Junto a todo eso existe, sin embargo, otro rostro no tan evocador, el de una campaña improvisada, lanzada en la peor época del año y con medios navales insuficientes; soldados ateridos, mal cobijados en tiendas diseñadas para resguardar del sol, no para proteger de las constantes lluvias, y batalla inútiles y costosas. Y siempre, la sombra del cólera insidioso, matando a diestro y siniestro, más feroz que las balas, que envió a miles de hombres a la tumba, tras entierros clandestinos, para no desmoralizar a los supervivientes, o a hospitales donde con frecuencia agonizaban olvidados en el suelo, sobre un montón de paja podrida.

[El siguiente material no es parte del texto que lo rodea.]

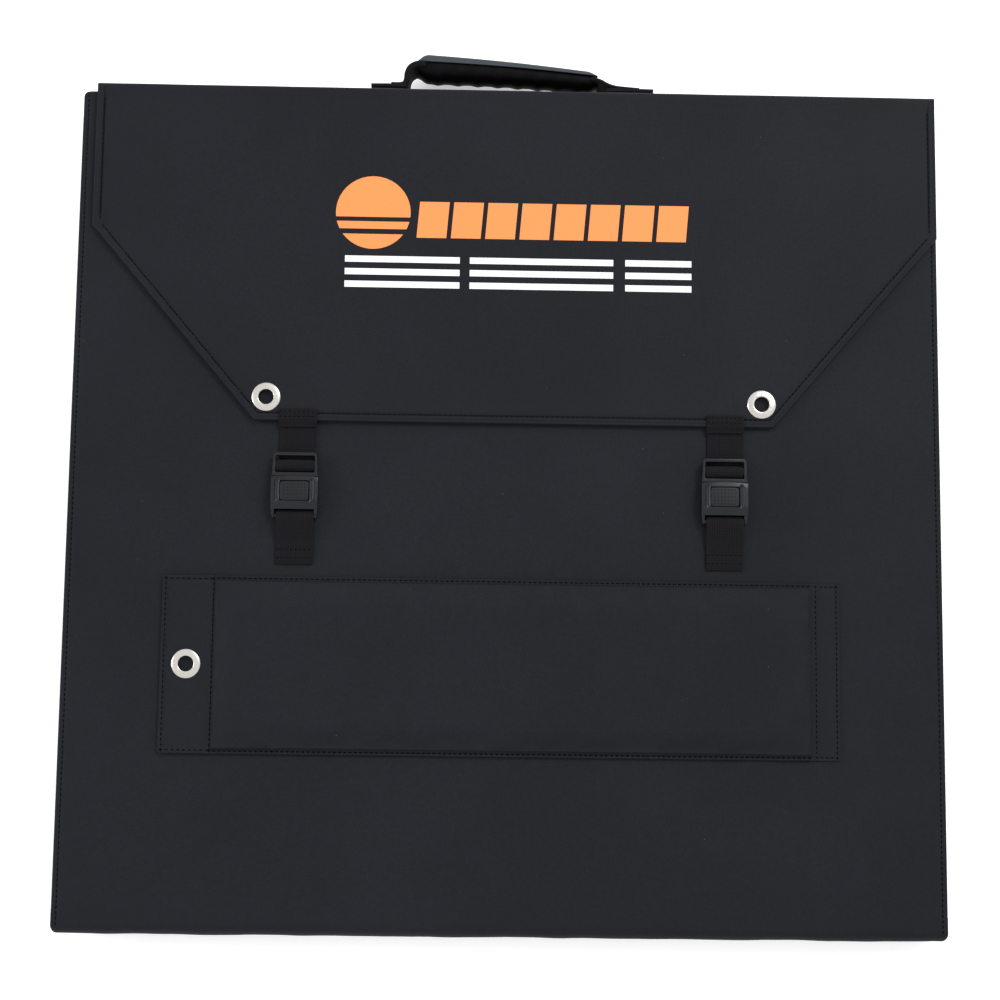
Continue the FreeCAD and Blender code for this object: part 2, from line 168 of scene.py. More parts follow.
def smoothPath(points, per=8, closed=False):
    # even run of points on a smooth curve through the given ones
    pts = [Vector(p) for p in points]
    count = len(pts)
    path = []
    for i in range(count if closed else count - 1):
        p0 = pts[(i - 1) % count] if closed or i else pts[0]
        p1, p2 = pts[i], pts[(i + 1) % count]
        p3 = pts[(i + 2) % count] if closed or i + 2 < count else pts[-1]
        for k in range(per):
            t = k / per
            path.append(0.5 * ((2 * p1) + (p2 - p0) * t + (2 * p0 - 5 * p1 + 4 * p2 - p3) * t * t
                               + (3 * p1 - p0 - 3 * p2 + p3) * t ** 3))
    return path if closed else path + [pts[-1]]


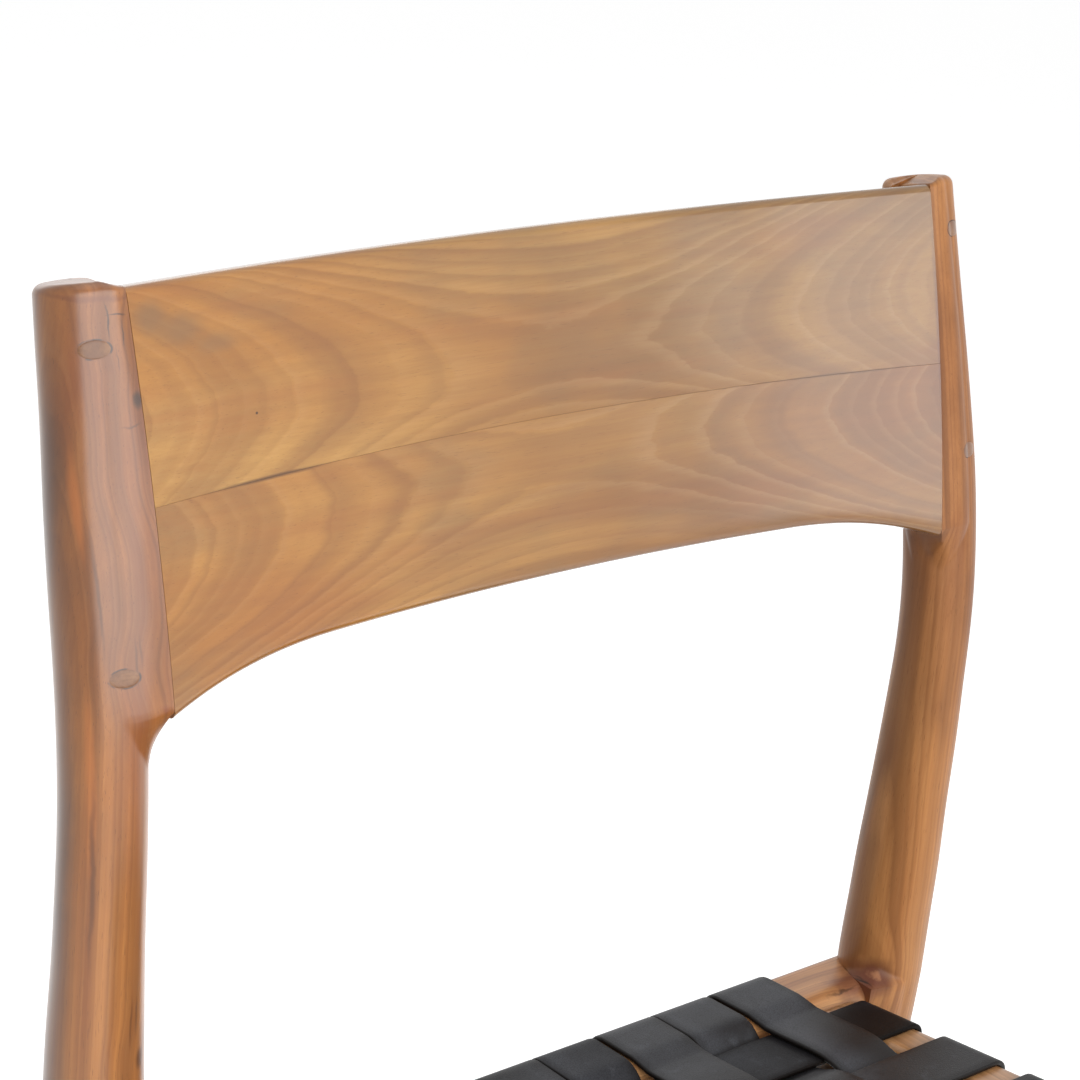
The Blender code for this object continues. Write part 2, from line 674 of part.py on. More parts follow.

En ¡Españoles, a Marruecos! La Guerra de África 1859-1860, Julio Albi de la Cuesta retrata con maestría esta dicotomía, porque si la guerra fue indiscutiblemente popular, miles de españoles pagaron para no ir a ella; si concitó consensos de todos los partidos, la unanimidad duró poco; si obtuvo ciertas ventajas, generó decepciones, incluidas las de la propia Isabel II, y si se derrochó bravura, sobraron imprudencias censurables.
Fue, pues, una campaña con claroscuros, como tantas otras, lejos del escenario, a la vez idílico y teatral, que en ocasiones se ha presentado.